It was the phone call Monika Pasek did not want to receive from Harper College.
Pasek was told she needed to enter Harper's first Choice Scholars Institute program -- a four-week course to help students who were placed in at least one remedial course.
Pasek said when she got that call three years ago, she was concerned entering the program meant she wasn't smart enough to make it in college.
"I was disappointed, but after I met all the people in the program I realized it was worth it," she said.
"It opened a lot of doors for me."
Now, Pasek is helping other incoming freshmen open those doors as a peer mentor for the Choice Scholars Institute. She has a grade-point average above 3.0 and will go to Roosevelt University in the spring in hopes of becoming an elementary schoolteacher.
The program has grown over the three years and this summer includes a partnership with Motorola to emphasize career-building skills.
Maria Thompson, director of innovation strategy at Motorola, gave a presentation to students last Wednesday encouraging them to think outside the box and constantly look for new problems to solve.
The presentation included examples of failures made by Thomas Edison and Albert Einstein as well as a free T-shirt that said "Failure -- the birthplace of brilliance."
"Every problem is an opportunity for invention," she said. "If they laugh at you or think you're nuts … that's a good thing."
The message resonated with program participant Eric Nielsen.
The 18-year-old Palatine High School graduate said the four-week experience has been great. He said it is important to question and approach problems differently, especially for someone who wants to be a teacher.
"I want to teach kids, so this really helped me understand different ways to develop and explore new ideas," he said.

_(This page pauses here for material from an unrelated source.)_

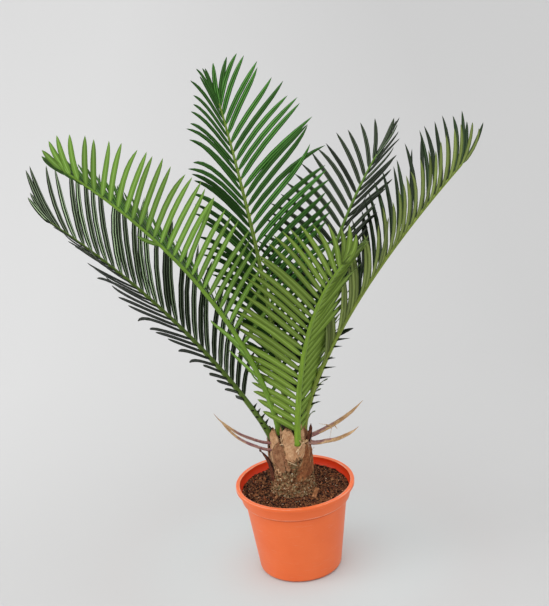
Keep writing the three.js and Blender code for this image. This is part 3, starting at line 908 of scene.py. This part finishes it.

Nielsen's writing scores have greatly increased since he joined the program and he was pegged to talk about its merits to the college's board. Another peer mentor, Harper sophomore David Guerrero, said that unlike Pasek, he was excited when he heard of the program.
He was able to improve on a few subjects he scored low on during placement testing, but the biggest benefit was establishing relationships with professors, especially program coordinator Shante Bishop, who provided him help throughout his freshman year, he said.
He plans to pursue a degree in a civil and mechanical engineering at University of Illinois-Chicago. But for now, he said he is happy to help incoming freshmen.
"I like seeing the new students and helping them out," he said.
"They are in the same position I was, so I know how important it is to get help early."
Bishop said nearly all students who have gone through the program have placed in college-level courses, and some have grade-point averages exceeding 3.0.
The addition of Motorola's presentations gives students networking opportunities, access to advice on how to get internships and information on building professional career paths, she said, adding she would like to foster more such partnerships. "It's a winning combination."
When Monica Pasek attended the program, her sister Natalia tagged along. Now as she prepares to start at Harper this fall, Natalia said she already has a great understanding of the campus and a relationship with professors.
"I know it's the summer and people want to be on the beach, but this is so much more productive," the 19-year-old Schaumburg High School graduate said. "It makes you a leader."